Peter Rakobowchuk, a journalist with Canada’s national news agency whose high energy delivery was instantly recognizable to decades of listeners, has died.
More widely known by his radio moniker Peter Ray — a supervisor early on told him it sounded smoother — the irrepressible Rakobowchuk had been undergoing chemotherapy for liver cancer. He was 71.
“He had such a distinctive voice that no name was required,” said Rose Kingdon, broadcast director at The Canadian Press.
In fact, according to those who were there, guests at his wedding to his wife Pat Enborg three decades ago clamoured for him to do his famous sign off when he got up to respond to the roasts.
“Do the sign-off, do the sign-off,” they chanted when he picked up the microphone. To much applause, Rakobowchuk boomed: “Peter Ray, Montreal.”
Born in Verdun, Que., Rakobowchuk began his career as a DJ with various private radio outlets, known at one point as “Rockin’ Peter Ray.” In February 1979, he joined Broadcast News, a subsidiary of The Canadian Press, in Toronto. He transferred to the Ottawa bureau 18 months later, spending four years there before moving to Montreal, where, apart from a six-year stint covering the legislature in Quebec City, he remained.
A fearless reporter, Rakobowchuk covered a wide array of assignments with unbridled enthusiasm. He was there when the Queen signed the Constitution. He was at the Oka crisis. He covered referendums, protests, political leadership races and elections, sometimes racing to events in the “War Wagon,” a 1978 Chevy Malibu, the first car he owned.
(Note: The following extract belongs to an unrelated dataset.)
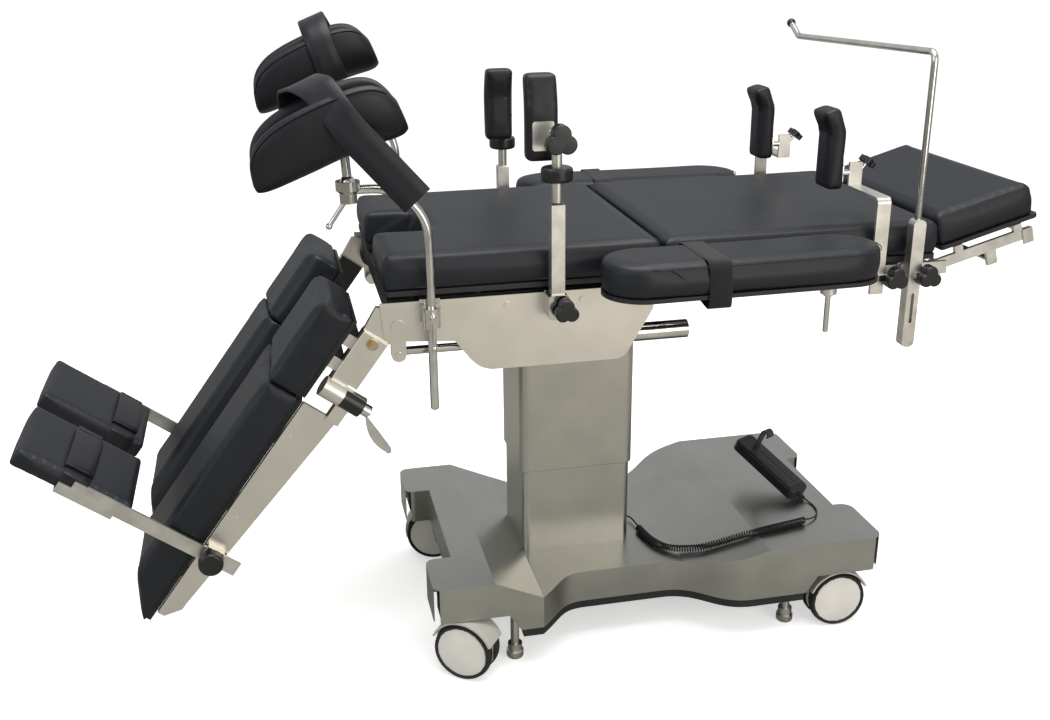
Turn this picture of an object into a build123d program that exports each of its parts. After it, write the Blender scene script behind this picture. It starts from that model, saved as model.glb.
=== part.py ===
from build123d import *
import os
from math import cos, pi, radians, sin, sqrt, tan

# An operating table: a wheeled base with a lifting column, a head that pitches and rolls, and a top
# of seat, back, head and two leg sections with foam pads and clamped-on supports. Millimetres, +Z up,
# +X towards the head end, -Y is the near side. Each near piece is drawn, and most far ones mirror it.

# Driving sizes of the whole
base_left = 325.0
base_right = 650.0
base_half_width = 288.0
base_top = 213.0
deck_top = 168.0
skirt_bottom = 98.0
column_centre = 19.0
top_half_width = 275.0
board_bottom = 822.0
board_thickness = 10.0
pad_thickness = 65.0
leg_rest_angle = 53.0

# Clearances
air = 0.3
running_fit = 0.05
overrun = 5.0

# Base cover, a folded sheet
sheet = 2.0
left_notch_depth = 55.0
left_notch_half = 160.0
right_notch_depth = 39.0
right_notch_half = 126.0
waist_half = 208.0
waist_start = 10.0
waist_end = 180.0
left_lobe_end = 100.0
right_lobe_start = 360.0
slope_top = 200.0
rise_foot = 225.0
rise_top = 390.0
left_corner_radius = 42.0
right_corner_radius = 26.0
arch_height = 37.0
arch_left_start = 147.0
arch_right_start = 480.0
arch_slope = 24.0

# Chassis under the cover
rail_offset = 120.0
beam_left = 266.0
beam_right = 596.0
block_half = 30.0
foot_boss_height = 28.0
rail_width = 60.0
rail_bottom = 112.0
rail_height = deck_top - sheet - rail_bottom
beam_width = 40.0
beam_height = 48.0
plinth_height = 18.0
plinth_inset = sheet + air
plinth_width = 22.0
guide_length = 160.0
guide_width = 130.0
guide_wall = 6.0
guide_top = 490.0
slide_fit = 0.3
floor_plate = 6.0

# Casters
caster_left = 280.0
caster_right = 590.0
caster_offset = 250.0
wheel_radius = 62.5
wheel_width = 24.0
wheel_gap = 12.0
tyre_thickness = 9.0
caster_trail = 28.0
caster_lift = 0.6
stem_radius = 11.0
stem_foot_radius = 16.5
stem_length = 36.0
axle_radius = 6.0
web_reach = 18.0
web_thickness = 10.0
hood_thickness = 4.0
hood_clearance = 3.0
hood_from = 22.0
near_left_turn = -35.0
near_right_turn = 180.0
far_left_turn = -12.0
far_right_turn = 150.0

# Floor feet
foot_left = 150.0
foot_right = 460.0
foot_offset = 232.0
foot_radius = 18.0
foot_nose = 7.0
foot_height = 34.0
foot_screw_radius = 9.0
foot_step = 3.0
foot_boss_radius = 16.0

# Column covers
lower_half_length = 119.0
lower_half_depth = 93.0
cover_step = 5.0
cover_corner_radius = 14.0
lower_cover_top = 492.0
upper_cover_bottom = 358.0
upper_cover_top = 655.0

# Lift mast and tilting head
mast_wall = 8.0
mast_bottom = 262.0
saddle_plate = 12.0
saddle_length = 110.0
saddle_width = 120.0
ear_inside = 42.0
ear_thickness = 12.0
ear_radius = 28.0
pitch_drop = 125.0
pitch_height = board_bottom - pitch_drop
tilt_pin_radius = 12.0
pin_head = 4.0
roll_drop = 74.0
roll_height = board_bottom - roll_drop
roll_boss_radius = 24.0
roll_boss_length = 150.0
roll_shaft_length = 214.0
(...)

He loved the craft, especially when news was breaking, Enborg said on Wednesday.
“He didn’t hesitate at all to be called on to a story as it was developing, and to follow it through to its end — no matter how long it took,” Enborg said. “He loved every minute of it.”
In the early ’90s, Rakobowchuk slipped into a phone booth to file a report on a protest south of Montreal when he began having difficulty. Tear gas, he explained apologetically, as he got his report across between coughing bouts.
Despite the pressure of years of constant deadlines, Rakobowchuk managed to find a puppy-like joy in his work.
“To say he was enthusiastic is a bit of an understatement,” said Nelson Wyatt, a long-time colleague and friend.
During one protest, Rakobowchuk came across looters in a store and jumped right in to shoot video. When voices behind him yelled, “Move!” he responded to the officers poking him in the back with their batons: “In a minute!”
Rakobowchuk was known for asking questions others were reluctant to ask, such as when he tackled then-premier Jean Charest about the curls he had just had shorn, or grilled former premier Robert Bourassa on sovereignty. Despite groans from francophone media, they invariably led their reports with the response.
Despite his willingness to engage pointedly with newsmakers, he was seldom angry or mean.
He did once get under the skin of Bob Gainey, then coach of the Montreal Canadiens, when he cited Enborg as wondering why Gainey was sticking with goalie Carey Price. “Carey Price is a thoroughbred maybe your wife doesn’t recognize it,” Gainey retorted, before adding that she didn’t bake bread very well, either.
Rakobowchuk took great pride in adding print to his journalism skills, and continued working after taking sick leave in 2015 when he was diagnosed with throat cancer.
He also developed a keen interest and expertise in stories about space exploration.
“His passion and enthusiasm never waned,” said former Montreal bureau chief, Donald McKenzie. “Never was that enthusiasm more pronounced than when he was writing about the space beat.”
One of his greatest joys was getting to go down to Florida to cover the final space shuttle launch in 2011.
“He practically bounced off the ground to be able to go down there and cover it,” Enborg said.
Besides Enborg, Rakobowchuk is survived by his son Alex and daughter Lisa, as well as Giselle, a daughter from a previous marriage. His five siblings predeceased him.
In his final post on Facebook less than a week ago, he urged people to get tested for the coronavirus after his came back negative.
“A great stress reliever,” he said. “Worrying about whether or not you’re positive is not good for your state of mind.”
Due to COVID-19 restrictions, the family will be holding a private service Aug. 12 at Collins Clarke MacGillivray White Funeral Home in Pointe-Claire, Que.